The parliamentary standing committee on Finance has expressed its concern over low recovery rates under the Insolvency and Bankruptcy Code (IBC) and recommended a threshold for the quantum of haircuts comparable to global standards.

In a report – Implementation of Insolvency and Bankruptcy Code: pitfalls and solutions – tables in the parliament on 3 August 2021, the committee has observed: “Low recovery rates with haircuts as high as 95%, and delay in resolution process with 71% of the cases pending for more than 180 days clearly points towards a deviation from the original objectives of the Code intended by parliament.”

The committee, therefore, feels that the design and implementation of the Code needs to be revisited particularly in the light of its original aim and objective.

“We therefore need a thorough evaluation of the extent of fulfilment of these aims and objects in the course of implementation code over the years,” reads the report.

Given the high haircuts taken by banks under IBC, the committee has even recommended a ‘benchmark’ for the quantum of the haircuts comparable to global standards.

“As the insolvency process has fairly matured now, there may be an imperative to have a benchmark for the quantum of haircuts comparable to global standards,” says the report.

Curb on creditors’ rights

Going by the tone and tenor of the report, the committee seems to have taken a note of the fact that IBC gives immense power to Committee of Creditors, and seeks to have a code of conduct for the CoC.

It noted that under IBC, commercial wisdom of CoC is supreme and hence recommended for the CoC professional code of conduct, which will define and circumscribe their decisions as these have larger implication for the efficacy of the code.

The committee also wants the Insolvency and Bankruptcy Board of India (IBBI) to frame guidelines for selection of resolution professional by the CoC in a more transparent manner.

Flexible resolution plan

The committee also recommends amendment in IBC rules to allow resolution professional flexibility to develop resolution plan across multiple bidders each taking different pieces of corporate defaulters.

“Actual experience has shown that bidders may be interested in selected business units or assets rather than the entire business,” says the committee while recommending that a combination of bidders taking different business units or assets may well be far superior to one bidder acquiring the entire business.

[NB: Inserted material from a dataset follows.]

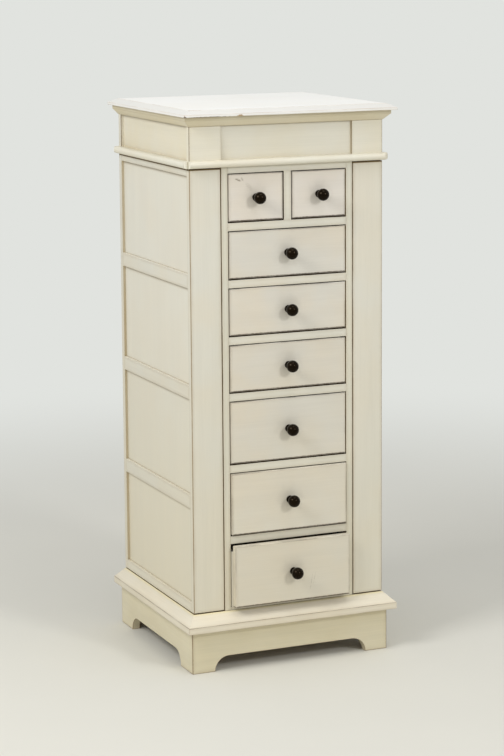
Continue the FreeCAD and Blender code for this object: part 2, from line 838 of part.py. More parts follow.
def hinges():
    """Build the hinge leaves of both doors and the lid."""
    fixed, moving, cranked = hinge_leaves()
    along_y = FreeCAD.Vector(0, 1, 0)
    lowest = door_bottom + size["hinge_end"]
    pitch = (door_top - size["hinge_end"] - lowest) / (DOOR_HINGES - 1)
    levels = [lowest + pitch * number for number in range(DOOR_HINGES)]
    fixed_copies = []
    for side, sign, angle in (("left", -1, 0), ("right", 1, 180)):
        moving_copies = []
        for level in levels:
            at = (hinge_axis_x * sign, hinge_axis_y, level)
            fixed_copies.append(turned(fixed, along_y, angle, at))
            moving_copies.append(turned(moving, along_y, angle, at))
        leaves = doc.addObject("Part::Feature", "door_hinge_leaves")
        leaves.Shape = Part.makeCompound(moving_copies)
        node(leaves, f"door_{side}_hinge_leaves")
    lid_copies = []
    for sign in (-1, 1):
        at = (size["lid_hinge_spread"] * sign, hinge_axis_y, lid_axis_z)
        fixed_copies.append(turned(fixed, along_y, 90, at))
        upright = turned(cranked, along_y, 90, (0, 0, 0))
        lid_copies.append(turned(upright, FreeCAD.Vector(1, 0, 0), 90, at))
    for label, copies in (("hinge_fixed_leaves", fixed_copies), ("lid_hinge_leaves", lid_copies)):
        leaves = doc.addObject("Part::Feature", label)
        leaves.Shape = Part.makeCompound(copies)
        node(leaves, label)


def turn_knob(body):
    """Turn a knob about its own axis, which points along -Y from the drawer front."""
    ball = size["knob_ball_radius"]
    centre = -size["knob_ball_centre"]
    collar = size["knob_collar_radius"]
    collar_face = -size["knob_collar_thickness"]
    rounding = size["knob_collar_round"]
    neck = size["knob_neck_radius"]
    meet = Length((ball.number ** 2 - neck.number ** 2) ** 0.5,
                  f"sqrt({ball.text} ^ 2 - {neck.text} ^ 2)")
    corners = [(0, 0), (0, collar), (collar_face + rounding, collar),
               (collar_face, collar - rounding), (collar_face, neck), (centre + meet, neck),
               (centre - ball, 0)]
    arcs = {
        2: ((collar_face + rounding, collar - rounding), rounding, 1),
        5: ((centre, 0), ball, 1),
    }
    sketch = draw(body, "YZ_Plane", 0, corners, arcs)
    turning = body.newObject("PartDesign::Revolution", "turning")
    turning.Profile = sketch
    turning.ReferenceAxis = (sketch, ["H_Axis"])
    turning.Angle = 360
    return turning


def drawer(label, left, right, floor, height, open_by):
    """Build one drawer: front, box and knob, in the opening between left and right."""
    gap = size["drawer_gap"]
    face = front_y - open_by
    front_back = face + size["drawer_front"]
    front = doc.addObject("PartDesign::Body", "drawer_front")
    feature = pad(front, "XZ_Plane", -front_back, size["drawer_front"],
                  rectangle(left + gap, floor + gap, right - gap, floor + height - gap))
    level = face.number

    def on_face(point):
        """Tell whether a point lies on the drawer's front face."""
        return near(point.y, level)

    ease(front, feature, "Chamfer", size["eased_edge"], on_face)
    node(front, f"{label}_front")

    low_x = left + size["box_play"]
    high_x = right - size["box_play"]
    back = back_panel_front - size["drawer_back_gap"] - open_by
    low_z = floor + size["box_lift"]
    high_z = floor + height - size["box_headroom"]
    side = size["box_side"]
    bottom_z = low_z + size["box_bottom_rise"]
    walls = [
        block((low_x, front_back, low_z), (low_x + side, back, high_z), "side"),
        block((high_x - side, front_back, low_z), (high_x, back, high_z), "side"),
        block((low_x + side, back - side, low_z), (high_x - side, back, high_z), "back"),
    ]
    groove = size["bottom_groove"]
    bottom_low = (low_x + side - groove, front_back, bottom_z)
    bottom_high = (high_x - side + groove, back - side + groove, bottom_z + size["box_bottom"])
    grooved = cut(group("walls", walls), block(bottom_low, bottom_high, "groove"))
    bottom = block(bottom_low, bottom_high, "bottom")
    node(group("drawer_box", [grooved, bottom]), f"{label}_box")

    knob = doc.addObject("PartDesign::Body", "knob")
    turn_knob(knob)
    place(knob, ((left + right) / 2, face, floor + height / 2))
    node(knob, f"{label}_knob")


def drawers():
    """Build the six wide drawers and the two small ones in the top row."""
    openings = {0: size["bottom_drawer_open"], 1: size["sixth_drawer_open"]}
    closed = as_length(0)
    for row in range(row_count - 1):
        drawer(f"drawer_{row_count - row}", -partition_inner, partition_inner, row_floors[row],
               row_heights[row], openings.get(row, closed))
    half_mullion = size["mullion_width"] / 2
    drawer("drawer_1_left", -partition_inner, -half_mullion, row_floors[-1], row_heights[-1],
           closed)
    drawer("drawer_1_right", half_mullion, partition_inner, row_floors[-1], row_heights[-1],
           closed)


def build():
    """Build every piece of the chest."""
    for side in ("front", "left", "right", "back"):
        plinth_board(side)
    plinth_blocks()
    base_cap()
    carcass()
    face_frame()
    drawer_runners()
    frieze()
    bead = (size["bead_height"] - size["bead_flat"]) / 2
    mouldings("bead_moulding", body_top, size["bead_height"], size["bead_reach"], "Fillet",
              [(body_top, bead), (bead_top, bead)])
    mouldings("bed_moulding", bed_bottom, size["bed_height"], size["bed_reach"], "Chamfer",
              [(bed_bottom, size["bed_reach"] - size["bed_quirk"])])
    lid()
    top_compartment()
    door("left", -1)
    door("right", 1)
    door_catches()
    hinges()
    drawers()
    doc.recompute()


def check():
    """Stop if any object failed or any piece is not a valid shape."""
    for thing in doc.Objects:
        if "Invalid" in thing.State or "Error" in thing.State:
            raise RuntimeError(f"{thing.Name} ({thing.Label}) failed: {thing.State}")
    for piece in nodes:
        if piece.Shape.isNull() or not piece.Shape.isValid() or not piece.Shape.Solids:
            raise RuntimeError(f"{piece.Label} has no valid solid")


def write():
    """Write each piece to its own STEP file."""
    os.makedirs("parts", exist_ok=True)
    for piece in nodes:
        piece.Shape.exportStep(f"parts/{piece.Label}.step")
    print(len(nodes), "nodes")


build()
check()
write()
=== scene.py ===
"""The looks of a painted jewelry chest: its finishes, eased edges, linings and small hardware.

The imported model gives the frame: x to the chest's right, y to its back and z up, in metres. Each
piece made here sits at the origin with its place in its mesh, and rides on one of the bodies.
"""

import json
import logging
import math
import random
from collections.abc import Iterable, Iterator, Sequence
from dataclasses import dataclass, field
from enum import Enum
from functools import cache

import bmesh
import bpy
from bmesh.types import BMEdge, BMesh, BMFace
from mathutils import Matrix, Vector

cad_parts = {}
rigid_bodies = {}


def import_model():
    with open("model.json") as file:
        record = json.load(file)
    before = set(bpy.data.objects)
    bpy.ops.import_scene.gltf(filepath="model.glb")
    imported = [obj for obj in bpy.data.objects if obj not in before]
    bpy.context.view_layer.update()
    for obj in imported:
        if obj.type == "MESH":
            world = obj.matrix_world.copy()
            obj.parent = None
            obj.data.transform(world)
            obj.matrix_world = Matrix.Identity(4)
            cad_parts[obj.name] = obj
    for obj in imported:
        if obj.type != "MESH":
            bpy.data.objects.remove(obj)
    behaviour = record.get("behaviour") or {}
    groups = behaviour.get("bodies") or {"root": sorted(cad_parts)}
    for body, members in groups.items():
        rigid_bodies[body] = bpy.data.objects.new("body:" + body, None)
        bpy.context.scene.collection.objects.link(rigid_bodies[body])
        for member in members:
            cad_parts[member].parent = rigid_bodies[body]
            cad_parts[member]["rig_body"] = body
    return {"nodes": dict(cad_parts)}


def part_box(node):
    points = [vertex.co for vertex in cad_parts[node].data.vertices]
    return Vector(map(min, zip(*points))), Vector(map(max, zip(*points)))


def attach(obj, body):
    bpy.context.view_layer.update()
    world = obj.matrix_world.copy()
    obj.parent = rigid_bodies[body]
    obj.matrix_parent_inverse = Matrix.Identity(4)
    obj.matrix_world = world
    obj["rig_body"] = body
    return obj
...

Strengthening Homebuyers rights

 The committee feels that the requirement for at 100 homebuyers or 10% of the homebuyers for moving an insolvency petition against a builder creates practical difficulties for gathering the required numbers of homebuyers. Therefore, the committee suggests that once a homebuyer decides to file insolvency petition against the builder, the latter should be obligated by law to provide details of other homebuyers in the same project.